Set down the lines from the one containing "revolve(axis=Axis.X)" to the one containing "bpy.data.objects.remove(obj)", both lines included, exactly as they stand and with no other lines.
........
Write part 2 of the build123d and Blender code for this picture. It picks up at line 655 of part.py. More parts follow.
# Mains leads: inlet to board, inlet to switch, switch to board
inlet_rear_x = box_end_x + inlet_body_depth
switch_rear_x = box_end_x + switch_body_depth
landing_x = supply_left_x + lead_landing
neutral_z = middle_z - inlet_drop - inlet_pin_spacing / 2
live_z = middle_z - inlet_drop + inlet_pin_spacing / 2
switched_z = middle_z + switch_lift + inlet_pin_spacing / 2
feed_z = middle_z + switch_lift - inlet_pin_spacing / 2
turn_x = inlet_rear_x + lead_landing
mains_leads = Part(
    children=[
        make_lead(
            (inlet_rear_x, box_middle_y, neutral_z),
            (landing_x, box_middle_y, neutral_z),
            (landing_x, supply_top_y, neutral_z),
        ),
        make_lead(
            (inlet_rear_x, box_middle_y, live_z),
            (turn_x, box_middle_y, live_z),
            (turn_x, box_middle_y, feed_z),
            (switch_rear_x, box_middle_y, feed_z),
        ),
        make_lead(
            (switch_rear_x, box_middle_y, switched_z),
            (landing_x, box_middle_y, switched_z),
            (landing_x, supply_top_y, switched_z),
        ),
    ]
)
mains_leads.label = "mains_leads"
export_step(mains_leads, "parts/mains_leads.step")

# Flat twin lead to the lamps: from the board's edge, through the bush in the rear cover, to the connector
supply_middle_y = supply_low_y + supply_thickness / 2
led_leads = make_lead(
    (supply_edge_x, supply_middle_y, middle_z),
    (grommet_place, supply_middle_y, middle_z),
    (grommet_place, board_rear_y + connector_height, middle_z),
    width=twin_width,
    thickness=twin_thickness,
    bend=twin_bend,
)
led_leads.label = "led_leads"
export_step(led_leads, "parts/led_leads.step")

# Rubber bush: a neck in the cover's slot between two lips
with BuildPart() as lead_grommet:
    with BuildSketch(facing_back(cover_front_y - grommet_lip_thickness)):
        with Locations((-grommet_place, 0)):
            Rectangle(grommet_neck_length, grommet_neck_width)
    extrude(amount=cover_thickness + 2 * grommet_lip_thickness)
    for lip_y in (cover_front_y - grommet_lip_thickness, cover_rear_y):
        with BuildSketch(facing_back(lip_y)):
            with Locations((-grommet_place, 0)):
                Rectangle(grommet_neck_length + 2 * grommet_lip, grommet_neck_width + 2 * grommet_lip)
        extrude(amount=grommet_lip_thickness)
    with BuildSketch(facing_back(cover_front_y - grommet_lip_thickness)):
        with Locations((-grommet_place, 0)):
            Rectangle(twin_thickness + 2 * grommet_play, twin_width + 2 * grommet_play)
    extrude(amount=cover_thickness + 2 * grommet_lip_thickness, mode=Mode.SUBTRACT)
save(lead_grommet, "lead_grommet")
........
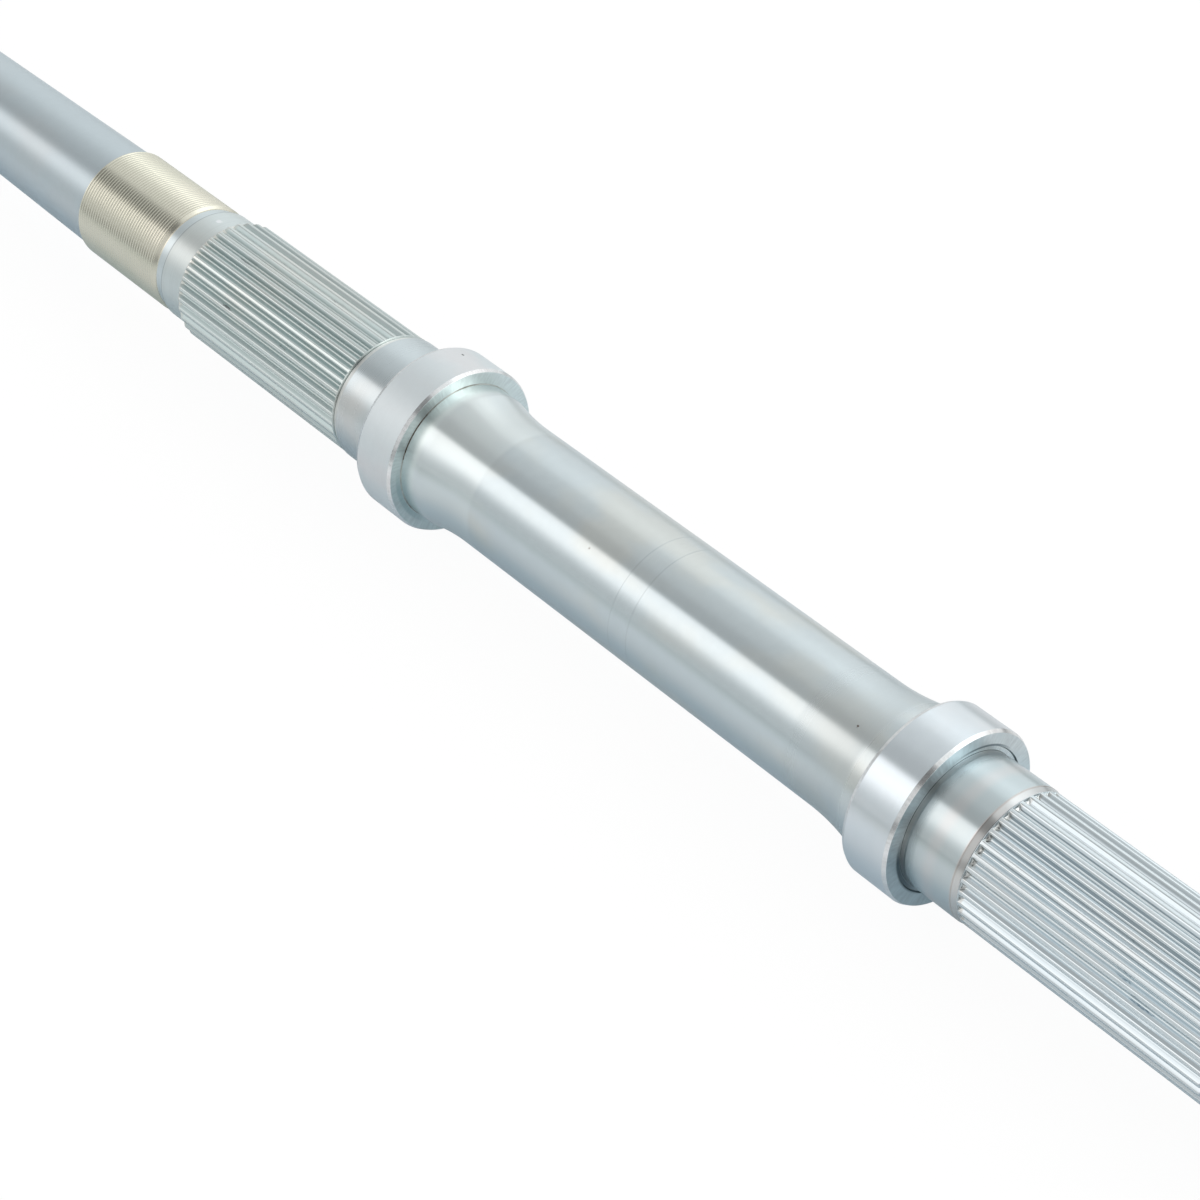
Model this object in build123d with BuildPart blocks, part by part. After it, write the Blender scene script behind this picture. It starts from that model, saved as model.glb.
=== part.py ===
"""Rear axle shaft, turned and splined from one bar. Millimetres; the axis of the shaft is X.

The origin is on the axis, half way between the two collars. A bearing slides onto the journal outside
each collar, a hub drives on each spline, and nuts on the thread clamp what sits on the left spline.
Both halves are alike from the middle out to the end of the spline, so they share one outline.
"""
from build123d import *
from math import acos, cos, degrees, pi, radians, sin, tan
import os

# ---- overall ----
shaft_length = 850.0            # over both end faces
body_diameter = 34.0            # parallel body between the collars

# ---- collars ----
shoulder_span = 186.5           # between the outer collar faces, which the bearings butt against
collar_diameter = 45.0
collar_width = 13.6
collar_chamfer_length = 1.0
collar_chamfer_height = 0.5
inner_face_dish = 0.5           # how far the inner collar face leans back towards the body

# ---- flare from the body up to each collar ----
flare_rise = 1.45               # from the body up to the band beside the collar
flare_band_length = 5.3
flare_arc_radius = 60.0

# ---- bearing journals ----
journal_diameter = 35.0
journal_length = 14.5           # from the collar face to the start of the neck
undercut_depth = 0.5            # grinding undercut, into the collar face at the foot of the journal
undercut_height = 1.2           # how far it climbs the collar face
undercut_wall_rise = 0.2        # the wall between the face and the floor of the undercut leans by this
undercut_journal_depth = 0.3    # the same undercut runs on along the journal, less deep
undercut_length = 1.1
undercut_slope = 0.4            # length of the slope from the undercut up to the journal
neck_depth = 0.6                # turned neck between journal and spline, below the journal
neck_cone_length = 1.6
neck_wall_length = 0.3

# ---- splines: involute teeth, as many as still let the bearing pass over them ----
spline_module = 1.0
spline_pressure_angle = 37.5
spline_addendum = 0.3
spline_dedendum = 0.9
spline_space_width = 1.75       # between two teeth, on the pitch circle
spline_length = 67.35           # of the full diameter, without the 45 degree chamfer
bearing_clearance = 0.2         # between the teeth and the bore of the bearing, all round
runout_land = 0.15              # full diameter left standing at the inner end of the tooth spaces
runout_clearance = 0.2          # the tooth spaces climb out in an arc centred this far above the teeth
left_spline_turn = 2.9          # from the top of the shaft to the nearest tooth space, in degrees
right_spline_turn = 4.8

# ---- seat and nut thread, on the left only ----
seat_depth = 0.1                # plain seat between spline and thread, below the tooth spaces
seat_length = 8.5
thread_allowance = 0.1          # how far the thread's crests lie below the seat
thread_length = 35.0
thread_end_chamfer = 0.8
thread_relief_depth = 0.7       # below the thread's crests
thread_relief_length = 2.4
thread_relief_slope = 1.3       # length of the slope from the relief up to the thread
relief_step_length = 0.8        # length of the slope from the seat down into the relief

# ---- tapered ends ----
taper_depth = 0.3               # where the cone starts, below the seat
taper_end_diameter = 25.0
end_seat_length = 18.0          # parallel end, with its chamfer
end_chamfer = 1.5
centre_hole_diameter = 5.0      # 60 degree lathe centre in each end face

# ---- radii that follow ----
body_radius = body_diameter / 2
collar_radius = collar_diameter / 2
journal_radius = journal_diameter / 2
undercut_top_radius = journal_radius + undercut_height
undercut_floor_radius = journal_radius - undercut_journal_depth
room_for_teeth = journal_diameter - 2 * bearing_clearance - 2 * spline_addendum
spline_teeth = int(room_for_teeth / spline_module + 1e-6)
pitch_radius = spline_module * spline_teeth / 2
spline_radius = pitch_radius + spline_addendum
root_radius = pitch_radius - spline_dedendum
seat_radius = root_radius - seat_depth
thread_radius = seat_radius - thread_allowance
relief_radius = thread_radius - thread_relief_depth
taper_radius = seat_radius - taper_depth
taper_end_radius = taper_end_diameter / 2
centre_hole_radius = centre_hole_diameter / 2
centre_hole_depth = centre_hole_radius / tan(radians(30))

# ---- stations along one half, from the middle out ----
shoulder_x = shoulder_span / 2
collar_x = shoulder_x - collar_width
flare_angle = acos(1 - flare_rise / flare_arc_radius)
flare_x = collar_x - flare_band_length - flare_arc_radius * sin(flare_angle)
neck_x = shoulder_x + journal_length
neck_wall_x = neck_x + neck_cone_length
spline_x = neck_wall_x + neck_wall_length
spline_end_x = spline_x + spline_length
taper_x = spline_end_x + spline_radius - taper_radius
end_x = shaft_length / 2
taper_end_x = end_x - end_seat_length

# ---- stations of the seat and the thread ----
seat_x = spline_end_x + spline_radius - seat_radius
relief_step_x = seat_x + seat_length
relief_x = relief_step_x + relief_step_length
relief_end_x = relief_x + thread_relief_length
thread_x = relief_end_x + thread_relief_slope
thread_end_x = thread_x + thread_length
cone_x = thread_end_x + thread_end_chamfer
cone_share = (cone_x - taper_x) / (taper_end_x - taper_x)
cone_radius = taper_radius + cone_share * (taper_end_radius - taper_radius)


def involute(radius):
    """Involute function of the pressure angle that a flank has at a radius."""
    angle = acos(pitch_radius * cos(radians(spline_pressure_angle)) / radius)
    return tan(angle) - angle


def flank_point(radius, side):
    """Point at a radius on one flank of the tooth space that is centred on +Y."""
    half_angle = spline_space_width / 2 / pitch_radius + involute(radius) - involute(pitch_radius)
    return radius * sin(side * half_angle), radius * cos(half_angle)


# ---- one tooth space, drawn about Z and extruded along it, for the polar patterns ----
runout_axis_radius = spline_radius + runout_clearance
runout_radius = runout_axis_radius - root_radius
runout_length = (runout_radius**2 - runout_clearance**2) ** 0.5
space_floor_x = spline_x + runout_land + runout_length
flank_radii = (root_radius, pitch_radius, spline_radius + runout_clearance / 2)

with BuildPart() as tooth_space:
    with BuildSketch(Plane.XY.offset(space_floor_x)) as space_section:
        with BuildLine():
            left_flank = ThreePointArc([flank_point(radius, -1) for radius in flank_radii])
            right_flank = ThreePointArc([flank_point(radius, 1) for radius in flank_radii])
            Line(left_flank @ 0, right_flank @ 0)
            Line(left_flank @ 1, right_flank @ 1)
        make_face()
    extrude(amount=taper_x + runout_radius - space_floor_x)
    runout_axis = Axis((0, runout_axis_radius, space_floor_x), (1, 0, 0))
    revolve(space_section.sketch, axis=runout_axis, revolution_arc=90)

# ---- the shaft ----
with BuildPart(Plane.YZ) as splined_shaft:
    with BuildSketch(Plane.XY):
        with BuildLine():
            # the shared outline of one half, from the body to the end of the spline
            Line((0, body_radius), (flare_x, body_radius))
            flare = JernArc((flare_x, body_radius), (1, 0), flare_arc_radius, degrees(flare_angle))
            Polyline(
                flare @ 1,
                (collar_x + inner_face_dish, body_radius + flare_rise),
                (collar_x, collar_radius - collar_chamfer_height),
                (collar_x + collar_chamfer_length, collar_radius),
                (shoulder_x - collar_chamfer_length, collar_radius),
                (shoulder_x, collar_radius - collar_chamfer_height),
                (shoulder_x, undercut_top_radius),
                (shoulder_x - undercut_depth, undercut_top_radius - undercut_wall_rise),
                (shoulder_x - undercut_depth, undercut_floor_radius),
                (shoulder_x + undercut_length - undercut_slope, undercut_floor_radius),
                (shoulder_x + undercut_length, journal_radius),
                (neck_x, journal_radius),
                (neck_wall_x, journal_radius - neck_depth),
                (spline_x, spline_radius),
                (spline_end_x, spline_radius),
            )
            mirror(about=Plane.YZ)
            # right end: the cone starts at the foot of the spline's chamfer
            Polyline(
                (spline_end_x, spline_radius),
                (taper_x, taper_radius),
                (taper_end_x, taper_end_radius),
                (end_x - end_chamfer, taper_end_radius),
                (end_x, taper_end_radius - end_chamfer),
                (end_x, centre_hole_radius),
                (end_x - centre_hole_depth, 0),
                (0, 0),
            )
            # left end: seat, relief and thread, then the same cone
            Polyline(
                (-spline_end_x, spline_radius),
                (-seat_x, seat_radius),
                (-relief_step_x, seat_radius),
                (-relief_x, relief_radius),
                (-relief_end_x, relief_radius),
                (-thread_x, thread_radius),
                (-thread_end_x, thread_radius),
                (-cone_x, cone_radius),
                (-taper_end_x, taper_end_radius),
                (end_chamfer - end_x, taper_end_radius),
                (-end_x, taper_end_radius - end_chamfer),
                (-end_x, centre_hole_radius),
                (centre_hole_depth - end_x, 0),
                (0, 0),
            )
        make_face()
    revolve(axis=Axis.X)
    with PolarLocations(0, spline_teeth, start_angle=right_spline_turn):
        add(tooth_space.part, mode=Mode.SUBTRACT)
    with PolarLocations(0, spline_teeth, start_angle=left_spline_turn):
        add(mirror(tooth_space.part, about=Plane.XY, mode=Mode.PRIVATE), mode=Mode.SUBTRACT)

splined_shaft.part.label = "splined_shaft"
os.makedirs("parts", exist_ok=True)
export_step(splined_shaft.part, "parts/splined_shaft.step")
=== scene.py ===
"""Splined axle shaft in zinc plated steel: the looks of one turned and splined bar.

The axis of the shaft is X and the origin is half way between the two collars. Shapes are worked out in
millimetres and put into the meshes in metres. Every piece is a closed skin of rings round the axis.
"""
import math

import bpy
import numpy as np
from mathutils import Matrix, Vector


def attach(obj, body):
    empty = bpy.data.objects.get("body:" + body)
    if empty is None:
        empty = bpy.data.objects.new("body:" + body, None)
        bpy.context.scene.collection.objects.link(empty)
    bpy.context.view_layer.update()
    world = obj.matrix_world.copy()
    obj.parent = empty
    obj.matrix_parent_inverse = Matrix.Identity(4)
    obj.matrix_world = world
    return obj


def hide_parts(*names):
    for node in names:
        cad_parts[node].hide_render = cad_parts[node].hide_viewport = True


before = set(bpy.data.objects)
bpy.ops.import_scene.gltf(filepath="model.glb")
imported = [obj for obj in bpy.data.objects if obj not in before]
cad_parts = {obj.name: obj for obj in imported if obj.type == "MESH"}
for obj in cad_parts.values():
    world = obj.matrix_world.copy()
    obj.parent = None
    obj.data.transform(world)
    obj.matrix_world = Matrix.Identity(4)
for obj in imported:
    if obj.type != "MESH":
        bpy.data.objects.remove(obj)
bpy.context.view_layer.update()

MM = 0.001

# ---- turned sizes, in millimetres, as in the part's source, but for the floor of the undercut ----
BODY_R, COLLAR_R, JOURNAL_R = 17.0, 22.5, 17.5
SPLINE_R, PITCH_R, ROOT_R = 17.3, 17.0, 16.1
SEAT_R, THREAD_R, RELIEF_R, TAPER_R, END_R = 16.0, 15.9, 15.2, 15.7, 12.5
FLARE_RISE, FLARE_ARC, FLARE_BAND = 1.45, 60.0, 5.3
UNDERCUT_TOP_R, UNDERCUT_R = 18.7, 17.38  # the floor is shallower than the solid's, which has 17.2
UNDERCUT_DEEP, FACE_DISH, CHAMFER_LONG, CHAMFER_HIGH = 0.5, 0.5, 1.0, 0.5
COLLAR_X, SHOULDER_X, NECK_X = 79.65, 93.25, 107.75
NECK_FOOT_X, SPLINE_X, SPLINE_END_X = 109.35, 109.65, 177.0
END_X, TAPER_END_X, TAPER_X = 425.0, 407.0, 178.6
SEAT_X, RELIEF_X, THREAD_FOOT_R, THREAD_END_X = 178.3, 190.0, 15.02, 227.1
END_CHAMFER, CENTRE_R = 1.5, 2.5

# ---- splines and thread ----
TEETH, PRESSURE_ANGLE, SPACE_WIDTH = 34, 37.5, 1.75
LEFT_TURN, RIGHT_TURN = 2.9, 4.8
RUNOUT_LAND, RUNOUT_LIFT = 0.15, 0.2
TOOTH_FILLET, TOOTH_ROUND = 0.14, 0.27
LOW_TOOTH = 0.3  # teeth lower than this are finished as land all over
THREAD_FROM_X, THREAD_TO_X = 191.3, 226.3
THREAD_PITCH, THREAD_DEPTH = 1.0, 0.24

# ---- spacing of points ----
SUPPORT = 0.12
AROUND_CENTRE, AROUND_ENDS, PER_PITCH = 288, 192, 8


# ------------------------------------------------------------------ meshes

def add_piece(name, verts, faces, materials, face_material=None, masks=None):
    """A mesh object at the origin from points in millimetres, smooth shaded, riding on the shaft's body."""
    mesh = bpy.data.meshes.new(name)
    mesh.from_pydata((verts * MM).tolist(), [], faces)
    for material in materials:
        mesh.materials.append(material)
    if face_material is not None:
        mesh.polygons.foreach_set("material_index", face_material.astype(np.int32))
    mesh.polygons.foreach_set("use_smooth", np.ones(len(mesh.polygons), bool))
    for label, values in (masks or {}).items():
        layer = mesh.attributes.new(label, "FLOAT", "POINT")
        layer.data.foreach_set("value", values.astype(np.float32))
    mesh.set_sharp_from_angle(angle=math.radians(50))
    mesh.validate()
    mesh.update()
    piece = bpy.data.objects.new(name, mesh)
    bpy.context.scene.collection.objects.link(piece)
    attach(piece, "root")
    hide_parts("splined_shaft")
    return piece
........
**Answer to the task:**
    revolve(axis=Axis.X)
    with PolarLocations(0, spline_teeth, start_angle=right_spline_turn):
        add(tooth_space.part, mode=Mode.SUBTRACT)
    with PolarLocations(0, spline_teeth, start_angle=left_spline_turn):
        add(mirror(tooth_space.part, about=Plane.XY, mode=Mode.PRIVATE), mode=Mode.SUBTRACT)

splined_shaft.part.label = "splined_shaft"
os.makedirs("parts", exist_ok=True)
export_step(splined_shaft.part, "parts/splined_shaft.step")
=== scene.py ===
"""Splined axle shaft in zinc plated steel: the looks of one turned and splined bar.

The axis of the shaft is X and the origin is half way between the two collars. Shapes are worked out in
millimetres and put into the meshes in metres. Every piece is a closed skin of rings round the axis.
"""
import math

import bpy
import numpy as np
from mathutils import Matrix, Vector


def attach(obj, body):
    empty = bpy.data.objects.get("body:" + body)
    if empty is None:
        empty = bpy.data.objects.new("body:" + body, None)
        bpy.context.scene.collection.objects.link(empty)
    bpy.context.view_layer.update()
    world = obj.matrix_world.copy()
    obj.parent = empty
    obj.matrix_parent_inverse = Matrix.Identity(4)
    obj.matrix_world = world
    return obj


def hide_parts(*names):
    for node in names:
        cad_parts[node].hide_render = cad_parts[node].hide_viewport = True


before = set(bpy.data.objects)
bpy.ops.import_scene.gltf(filepath="model.glb")
imported = [obj for obj in bpy.data.objects if obj not in before]
cad_parts = {obj.name: obj for obj in imported if obj.type == "MESH"}
for obj in cad_parts.values():
    world = obj.matrix_world.copy()
    obj.parent = None
    obj.data.transform(world)
    obj.matrix_world = Matrix.Identity(4)
for obj in imported:
    if obj.type != "MESH":
        bpy.data.objects.remove(obj)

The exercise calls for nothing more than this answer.